Services Won't Start

# Check logs for all services
pixi run service-logs

# Rebuild images
pixi run rebuild-services

Database Connection Issues

# Verify database is healthy
pixi run check-db-health

# Access database directly (interactive psql session)
pixi run access-db

Accessing and Inspecting the Database

For debugging and data inspection, you can connect to the PostgreSQL database directly using psql. The database credentials are defined in resources/docker/.env.

List all tables:

pixi run exec-db psql -U biocirv_user -d biocirv_db -c "\dt"

Query specific data:

pixi run exec-db psql -U biocirv_user -d biocirv_db -c "SELECT * FROM your_table_name LIMIT 10;"

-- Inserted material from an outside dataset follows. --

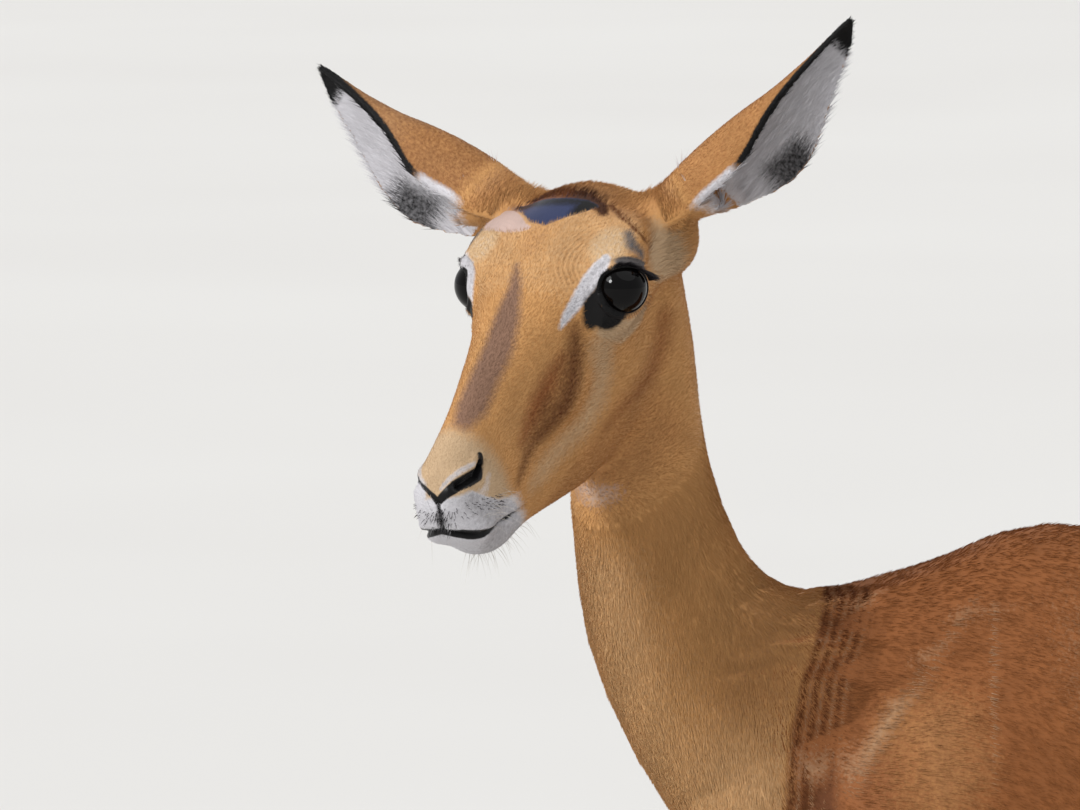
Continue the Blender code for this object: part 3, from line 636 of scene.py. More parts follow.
def make_skin():
    """The flesh blended from its clay, the thin ears joined on, thinned, and sunk under the coat."""
    clay = [trunk_clay(), neck_clay(), tail_clay(), *head_clay()]
    clay += [leg_clay(*leg) for leg in LEGS]
    clay += [ear_stump(*ear) for ear in EARS]
    flesh = joined("flesh", clay)
    settle(flesh, "REMESH", mode="VOXEL", voxel_size=CLAY_VOXEL)
    relax(flesh, softness(places_of(flesh)), SOFT_ROUNDS)
    relax(flesh, np.ones(len(flesh.data.vertices)), FINE_ROUNDS)
    skin = joined("skin", [flesh, *[ear_clay(*ear) for ear in EARS]])
    settle(skin, "REMESH", mode="VOXEL", voxel_size=SKIN_VOXEL)
    relax(skin, 1 - 0.4 * ear_share(places_of(skin)), 8)
    weigh(skin, "thin", fineness(places_of(skin)))
    settle(skin, "DECIMATE", ratio=SKIN_RATIO, vertex_group="thin", vertex_group_factor=1.0)
    skin.vertex_groups.clear()
    places = places_of(skin)
    put_places(skin, places - normals_of(skin) * coat_depth(places)[:, None])
    return skin


# ---------------------------------------------------------------- lines and spots on the head
# Each point is forward, left, up of the head, and half the line's width, in metres.
BLAZE = (
    (0.0002, -0.0071, 0.0218, 0.002), (0.0157, -0.001, 0.0219, 0.005), (0.0415, 0.004, 0.0209, 0.009),
    (0.065, 0.0068, 0.0185, 0.01), (0.0866, 0.0055, 0.0157, 0.0098), (0.1067, 0.005, 0.013, 0.01),
    (0.118, 0.004, 0.012, 0.007),
)
EYE_STRIPE = (
    (-0.0141, 0.0458, 0.0139, 0.003), (-0.0082, 0.0436, 0.0124, 0.0052), (0.0005, 0.0402, 0.0103, 0.0056),
    (0.0091, 0.0367, 0.0081, 0.0047), (0.0181, 0.0336, 0.0063, 0.0038), (0.0266, 0.0312, 0.005, 0.0028),
    (0.0328, 0.0299, 0.0038, 0.0012),
)
TEAR = (
    (-0.0026, 0.0493, 0.0072, 0.002), (0.004, 0.0459, 0.0055, 0.0042),
    (0.0115, 0.0425, 0.0008, 0.0066), (0.0165, 0.0405, -0.006, 0.0062), (0.0175, 0.0394, -0.0075, 0.0045),
)
FAR_SHIFT = np.array((0.0, 0.006, -0.001))  # of the right eye's marks from the left one's, mirrored
LID_SPOT = (
    (-0.0352, 0.0518, 0.0134, 0.0034), (-0.0284, 0.0562, 0.0103, 0.0046), (-0.0283, 0.0595, 0.0036, 0.004),
)
TEMPLE_LINE = (
    (-0.0604, 0.0287, 0.0108, 0.0018), (-0.0484, 0.0412, 0.0132, 0.0018),
    (-0.041, 0.0527, 0.0117, 0.0017), (-0.0384, 0.0579, 0.005, 0.0016), (-0.0425, 0.0534, -0.0114, 0.0013),
)
CHEEK_BAND = (
    (0.0277, 0.0343, -0.0032, 0.006), (0.0365, 0.0332, -0.015, 0.0098), (0.0486, 0.0315, -0.026, 0.0115),
    (0.0626, 0.0295, -0.032, 0.0115), (0.0778, 0.0247, -0.0335, 0.0105), (0.0901, 0.0213, -0.033, 0.008),
    (0.1022, 0.0196, -0.034, 0.0055),
)
NOSE_SIDE = (
    (0.07, 0.024, -0.024, 0.008), (0.0958, 0.0198, -0.033, 0.0085), (0.108, 0.018, -0.038, 0.007),
    (0.116, 0.017, -0.042, 0.004),
)
WARM_CHEEK = (
    (0.0463, 0.03, -0.0095, 0.005), (0.0626, 0.0269, -0.0138, 0.0085), (0.0764, 0.0242, -0.0163, 0.0088),
    (0.0893, 0.022, -0.0199, 0.007), (0.1, 0.02, -0.023, 0.004),
)
PALE_CHEEK = (
    (0.0161, 0.0392, -0.0284, 0.015), (0.0211, 0.0321, -0.0468, 0.0125), (0.0326, 0.0276, -0.059, 0.0105),
    (0.0483, 0.0231, -0.0641, 0.0098), (0.0703, 0.0203, -0.0588, 0.0092), (0.0921, 0.0177, -0.0562, 0.0085),
    (0.106, 0.0165, -0.0544, 0.0055),
)
UNDER_EYE = (
    (0.0135, 0.0464, -0.018, 0.009), (-0.0066, 0.0426, -0.035, 0.0125), (-0.023, 0.038, -0.044, 0.008),
)
REAR_CHEEK = (
    (-0.0432, 0.0388, -0.068, 0.008), (-0.03, 0.0375, -0.0777, 0.009),
    (-0.015, 0.0357, -0.0836, 0.0092), (0.0014, 0.0344, -0.0836, 0.009),
    (0.0199, 0.0314, -0.0796, 0.0072), (0.0345, 0.0257, -0.0816, 0.0055),
)
NOSTRIL = (
    (0.1325, 0.017, 0.0004, 0.0023), (0.135, 0.0176, -0.003, 0.0029), (0.143, 0.018, -0.0042, 0.0043),
    (0.1515, 0.016, -0.0004, 0.0045), (0.1605, 0.014, 0.004, 0.0038), (0.1668, 0.0082, 0.0028, 0.0028),
    (0.1697, 0.0043, 0.0003, 0.0024),
)
RIGHT_NOSTRIL = (
    *((forward, -left, up, half) for forward, left, up, half in NOSTRIL[:3]),
    (0.151, -0.0165, 0.001, 0.004), (0.1571, -0.013, 0.0062, 0.0014), (0.1643, -0.0042, 0.0053, 0.0013),
    (0.1679, 0.0017, 0.0025, 0.0018), (0.1697, 0.0043, 0.0003, 0.0024),
)
NOSE_RIM = (
    (0.1645, 0.0061, 0.0058, 0.0014), (0.1599, 0.0091, 0.0078, 0.0018), (0.1541, 0.0127, 0.0077, 0.002),
    (0.1469, 0.0153, 0.005, 0.002), (0.14, 0.017, 0.0018, 0.0016),
)
NOSTRIL_HOLE = (
    (0.1355, 0.0178, -0.0034), (0.143, 0.018, -0.0042), (0.1515, 0.0162, -0.0002), (0.159, 0.0146, 0.0034),
)
LIP_GROOVE = (
    (0.1697, 0.0043, 0.0003, 0.0016), (0.1718, 0.0042, -0.0026, 0.0013), (0.1732, 0.0043, -0.0054, 0.0012),
    (0.1749, 0.0038, -0.0105, 0.0012), (0.1757, 0.003, -0.017, 0.0014),
)
MOUTH = (
    (0.1758, 0.0, -0.0186, 0.0028), (0.1751, 0.0074, -0.0206, 0.0036), (0.1735, 0.0126, -0.023, 0.0038),
    (0.1706, 0.0168, -0.0266, 0.0036), (0.165, 0.0197, -0.0314, 0.003), (0.1556, 0.0205, -0.037, 0.0018),
    (0.1356, 0.0155, -0.0507, 0.0012), (0.1244, 0.0146, -0.0568, 0.0008), (0.1154, 0.0142, -0.0613, 0.0005),
)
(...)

Access interactive psql session:

pixi run access-db

Once in the interactive session, you can use standard PostgreSQL commands:

  • \dt - List all tables
  • \d table_name - Describe table structure
  • \l - List all databases
  • \q - Exit psql

Prefect Worker Not Picking Up Runs

# Check worker logs
pixi run service-logs

# Restart worker if needed
pixi run restart-prefect-worker

# Verify work pool exists in Prefect UI
# Navigate to: http://localhost:4200/work-pools
  • Pipeline Documentation: See src/ca_biositing/pipeline/docs/ for detailed ETL workflows
  • Main README: Project overview at /README.md
  • Pipeline AGENTS: AI assistant guidance at src/ca_biositing/pipeline/AGENTS.md

Development vs Production

Current Configuration: Development setup with:

  • Local PostgreSQL container
  • Local Prefect server
  • Process-based worker pool
  • Volume mounts for hot-reloading

For Production:

  • Use managed PostgreSQL (e.g., AWS RDS, Google Cloud SQL)
  • Deploy Prefect Cloud or self-hosted server
  • Use cloud-native worker pools
  • Remove volume mounts, bake code into images
  • Implement secrets management (not .env files)

License

This project follows the license specified in the main repository LICENSE file.